At Kilmarnock College, principal Michael Roebuck says: “We have 10,500 students, 1,500 of whom are full-time and 150 of those are receiving EMA.

“We have a strong social inclusion agenda and are very supportive of the EMA aim of increasing inclusion but the scheme is proving quite difficult administratively, particularly the 100 per cent attendance rule.

“We have four campuses where we offer a huge variety of courses with many different units. Students often change their minds about what they want to take. Trying to enforce 100 per cent attendance in that kind of flexible college setting is not easy,” he says.

“A lecturer can now have three students sitting together taking exactly the same course but one is on EMA, one on a bursary and one on New Deal. All have different allowances and attendance requirements.

“EMA is an excellent idea but what is needed now to make it work really well is a bit of joined-up thinking.”

Complaints concerning details of EMA operation and administration will have to be ironed out before the national roll-out but the principle of supporting less affluent teenagers to remain in education is widely welcomed and the practice already benefits many. Virtually everyone involved with EMA in East Ayrshire - from the director of education, through the heads of schools and colleges, to the students - is extremely positive about the scheme.
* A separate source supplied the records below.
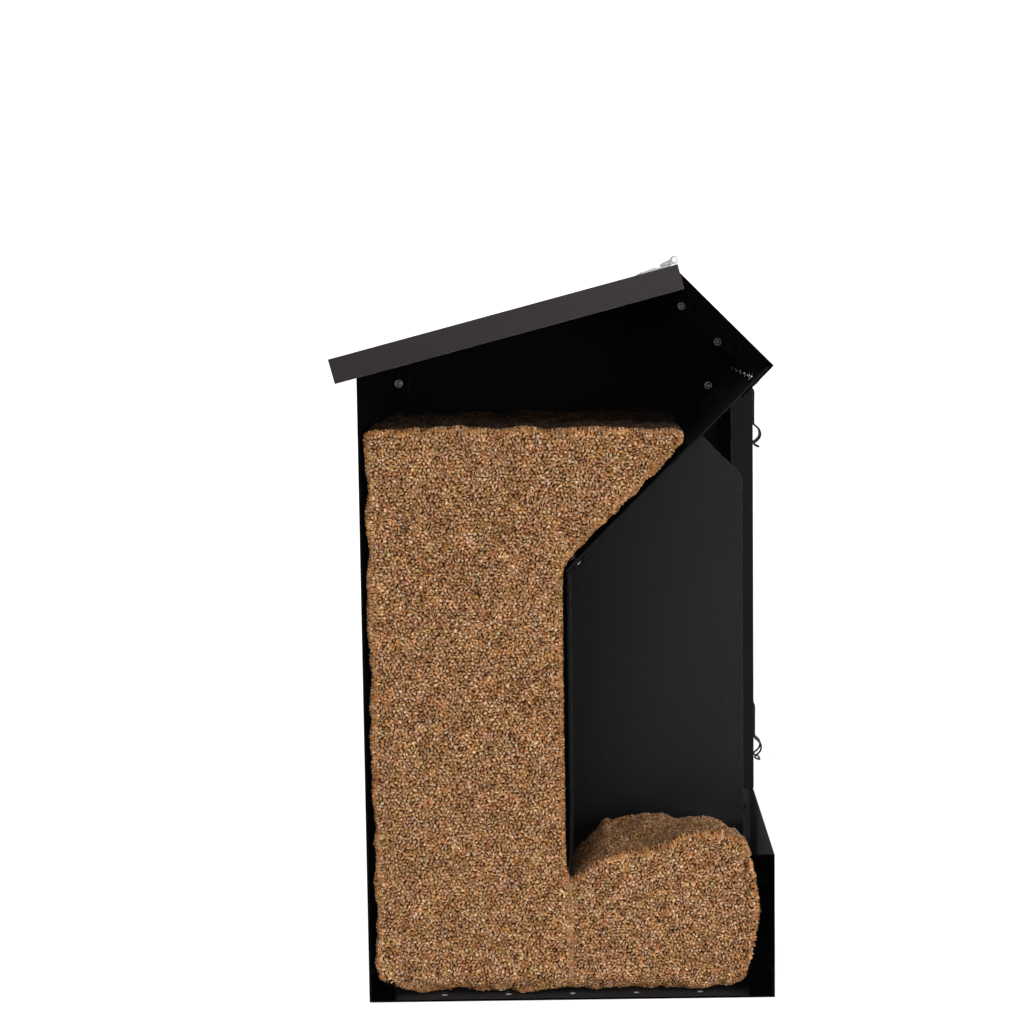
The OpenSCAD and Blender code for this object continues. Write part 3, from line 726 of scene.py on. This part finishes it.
def trough_sink(v, swell, ripple):
    v = v.copy()
    x, y, z = v.T
    # the heap falls off from both side panels towards the divider
    near = np.interp(x, (0, 10, 17, 26, 39, 46, 55, 62, 67, 69.4, 72.2, 73.9, 76.2),
                     (50.4, 56.3, 60.6, 62.1, 64, 68.5, 69.5, 69.6, 68.4, 67.2, 63.4, 58.8, 51))
    middle = np.interp(x, (0, 14, 31, 41, 47, 64, 71.6, 75.8), (45, 59.6, 62.6, 61.4, 60.2, 59.1, 54.6, 49.6))
    fall = np.clip(1 - np.abs(y) / 44.0, 0, 1) ** 0.75
    high = np.clip((z - 22) / 26, 0, 1)
    v[:, 2] += high * fall * np.minimum(middle - near, 1.6)
    v[:, 2] += np.clip((z - 46) / 10, 0, 1) * (swell * 1.5 + ripple * 1.0)
    side = np.clip((x - 66) / 8, 0, 1) * np.clip((z - 3) / 8, 0, 1)
    v[:, 0] += side * (swell * 0.8 + ripple * 0.6 - 0.2)
    v[:, 0] -= 0.9 * np.maximum(v[:, 0] - 73.4, 0) * ease((y + 1) / 6) * ease((z - 36) / 10)
    draw_back(v, swell, ripple)
    v[:, 1] = v[:, 1].clip(-46.13, 46.1)
    # by the trough's end flange the near face swells out over it; elsewhere the heap stays behind the front wall
    over = ease((x - 71.4) / 1.6) * ease((z - 12.5) / 3) * ease((63.5 - z) / 3) * (y < -43.5)
    v[:, 1] -= over * 0.72
    v[:, 0] = np.where(y > -44.0, np.minimum(v[:, 0], 82.2), v[:, 0])
    return v


hopper_outline = rounded([
    (-80.5, 15), (-79.4, 8.6), (-76.5, 6.2), (-72.8, 4.6), (-69.5, 2.4), (-60, 2.0), (-30, 1.9), (0.6, 1.9), (1.3, 8),
    (1.3, 30), (1.2, 47.0), (-1.4, 51.6), (-2.5, 60), (-2.5, 120), (-2.5, 170), (-2.2, 178.8), (1.2, 184.4), (20, 202.6),
    (44, 226.4),
    (47.6, 231.0), (46.4, 234.6), (40.5, 235.9), (10, 236.0), (-40, 236.2), (-76, 236.1), (-79.6, 235.9), (-80.9, 235.2),
    (-81.3, 233.6), (-81.2, 229), (-80.6, 222), (-80.4, 160), (-80.4, 80)], 3)
trough_outline = rounded([
    (-2.3, 8), (-1.6, 2.0), (20, 1.9), (50, 1.9), (66, 2.6), (71.4, 6.4), (73.0, 12), (75.6, 21), (77.9, 30), (78.1, 40),
    (76.2, 51), (73.9, 59), (72.2, 63.8), (69.4, 67.6), (62, 69.9), (54, 69.7), (46.5, 68.6), (42.5, 66.2), (36, 63.6),
    (26, 62.2), (17, 60.4), (9.5, 56.2), (3, 52.3), (0.2, 50.6), (-2.2, 48.4), (-2.4, 30)], 3)

hopper = feed_body("feed_hopper", hopper_outline, 45.65, 1.1, 2.15,
                   lambda x, z: (z > 228), 11, hopper_sink, 3.0)
trough = feed_body("feed_trough", trough_outline, 45.65, 1.2, 2.0,
                   lambda x, z: (z > 47) & (x > -0.9), 12, trough_sink, 2.3)
grain_finish = feed_material()
for piece in (hopper, trough):
    piece.data.materials.append(grain_finish)
    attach(piece, "housing")


# ------------------------------------------------------------------ stage and light

def make_stage():
    mesh = bpy.data.meshes.new("floor")
    r = 3.0
    mesh.from_pydata([(-r, -r, 0), (r, -r, 0), (r, r, 0), (-r, r, 0)], [], [(0, 1, 2, 3)])
    floor = bpy.data.objects.new("floor", mesh)
    bpy.context.collection.objects.link(floor)
    m = bpy.data.materials.new("pale_floor")
    m.use_nodes = True
    nt = m.node_tree
    nt.nodes.clear()
    out = nt.nodes.new("ShaderNodeOutputMaterial")
    matt = add(nt, "ShaderNodeBsdfDiffuse", Color=(0.42, 0.42, 0.42, 1))
    # painted shadow: under the object itself the floor's glow is turned down, which its dust holes show
    apart = add(nt, "ShaderNodeSeparateXYZ", Vector=place(nt))
    across = math_of(nt, "DIVIDE", math_of(nt, "ABSOLUTE", apart.outputs["X"]), 0.0835)
    along = math_of(nt, "DIVIDE", math_of(nt, "ABSOLUTE", apart.outputs["Y"]), 0.047)
    bare = spread(nt, math_of(nt, "MAXIMUM", across, along), 0.96, 0.99, 0.18, 0.78)
    glow = add(nt, "ShaderNodeEmission", Color=(1, 1, 1, 1), Strength=bare)
    pale = nt.nodes.new("ShaderNodeAddShader")
    nt.links.new(matt.outputs[0], pale.inputs[0])
    nt.links.new(glow.outputs[0], pale.inputs[1])
    gone = nt.nodes.new("ShaderNodeBsdfTransparent")
    away = add(nt, "ShaderNodeVectorMath", {"operation": "LENGTH"}, _0=place(nt)).outputs["Value"]
    share = nt.nodes.new("ShaderNodeMixShader")
    nt.links.new(spread(nt, away, 0.35, 1.3, 0.0, 1.0, True), share.inputs[0])
    nt.links.new(pale.outputs[0], share.inputs[1])
    nt.links.new(gone.outputs[0], share.inputs[2])
    nt.links.new(share.outputs[0], out.inputs["Surface"])
    mesh.materials.append(m)
    floor.location = (0, 0, -0.0002)


def area_light(name, at, to, size, watts, colour=(1, 1, 1)):
    data = bpy.data.lights.new(name, "AREA")
    data.shape = "SQUARE"
    data.size = size
    data.energy = watts
    data.color = colour
    lamp = bpy.data.objects.new(name, data)
    bpy.context.collection.objects.link(lamp)
    lamp.location = at
    lamp.rotation_mode = "QUATERNION"
    lamp.rotation_quaternion = (Vector(to) - Vector(at)).to_track_quat("-Z", "Y")


def make_world():
    world = bpy.data.worlds.new("studio")
    scene.world = world
    world.use_nodes = True
    nt = world.node_tree
    nt.nodes.clear()
    out = nt.nodes.new("ShaderNodeOutputWorld")
    seen = add(nt, "ShaderNodeBackground", Color=(1, 1, 1, 1), Strength=1.3)
    lit = add(nt, "ShaderNodeBackground", Color=(1, 1, 1, 1), Strength=0.18)
    path = nt.nodes.new("ShaderNodeLightPath")
    both = nt.nodes.new("ShaderNodeMixShader")
    nt.links.new(path.outputs["Is Camera Ray"], both.inputs[0])
    nt.links.new(lit.outputs[0], both.inputs[1])
    nt.links.new(seen.outputs[0], both.inputs[2])
    nt.links.new(both.outputs[0], out.inputs["Surface"])


make_stage()
make_world()
area_light("key", (1.0, -1.35, 0.20), (0.0, 0.0, 0.14), 0.4, 28)
area_light("fill", (0.12, -1.40, 0.60), (0.04, 0.0, 0.12), 0.4, 3.2)
area_light("front", (1.25, -0.55, 0.75), (0.03, -0.02, 0.08), 0.4, 12)
area_light("high", (-0.30, -0.85, 1.25), (0.05, 0.0, 0.10), 0.5, 10)
area_light("back", (-0.7, 1.3, 0.9), (0.0, 0.0, 0.15), 1.0, 20)
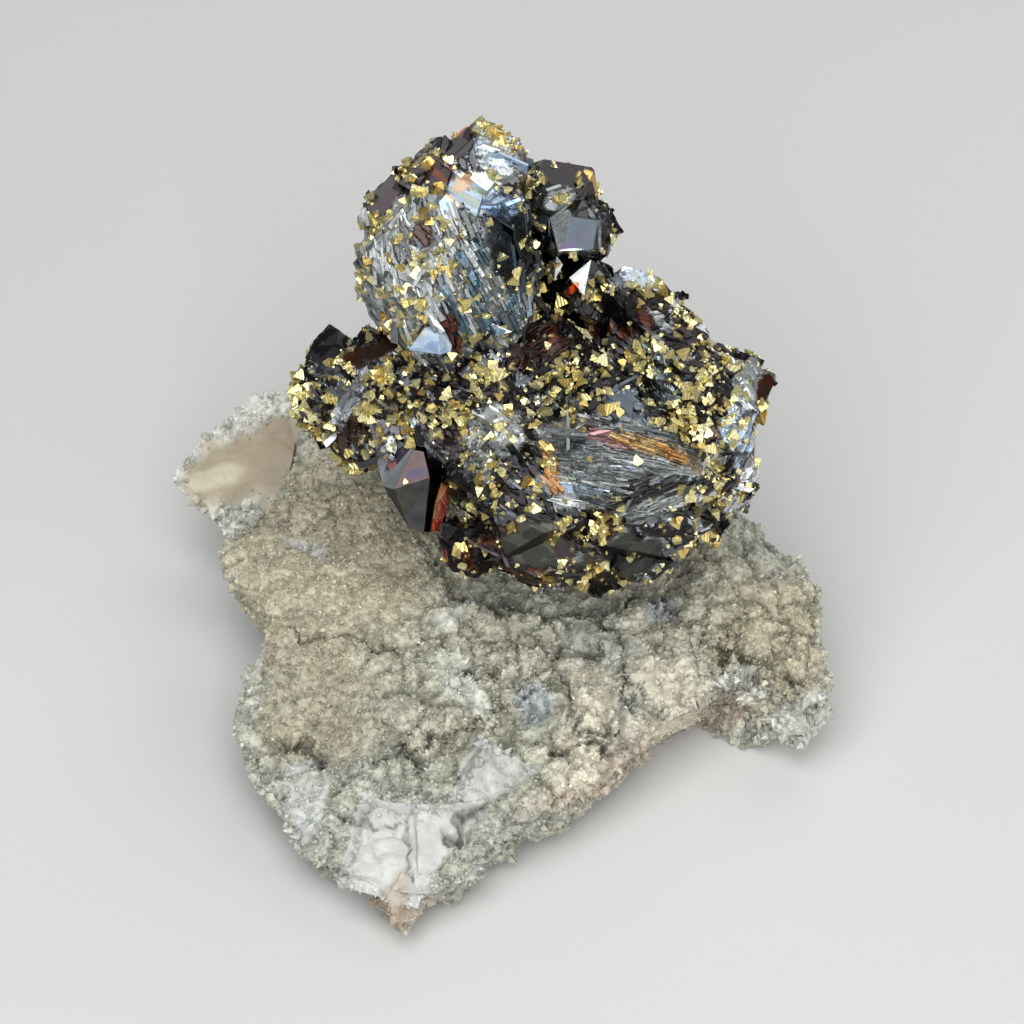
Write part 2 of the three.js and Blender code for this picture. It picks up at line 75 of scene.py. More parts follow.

However, the consensus is that while EMA is a big step in the right direction, by itself it will not remove inequality of opportunity.

“It is retaining a particular group of school pupils from whom improvements in accredited performance may reasonably be expected,” concludes the evaluation study. “It is unlikely to retain those who are unhappy in school and who have little experience of academic success.

“It is therefore very important that the appropriate choices are offered to young people, that policy initiatives do not compete with one another and that young people are fully informed of the choices open to them.”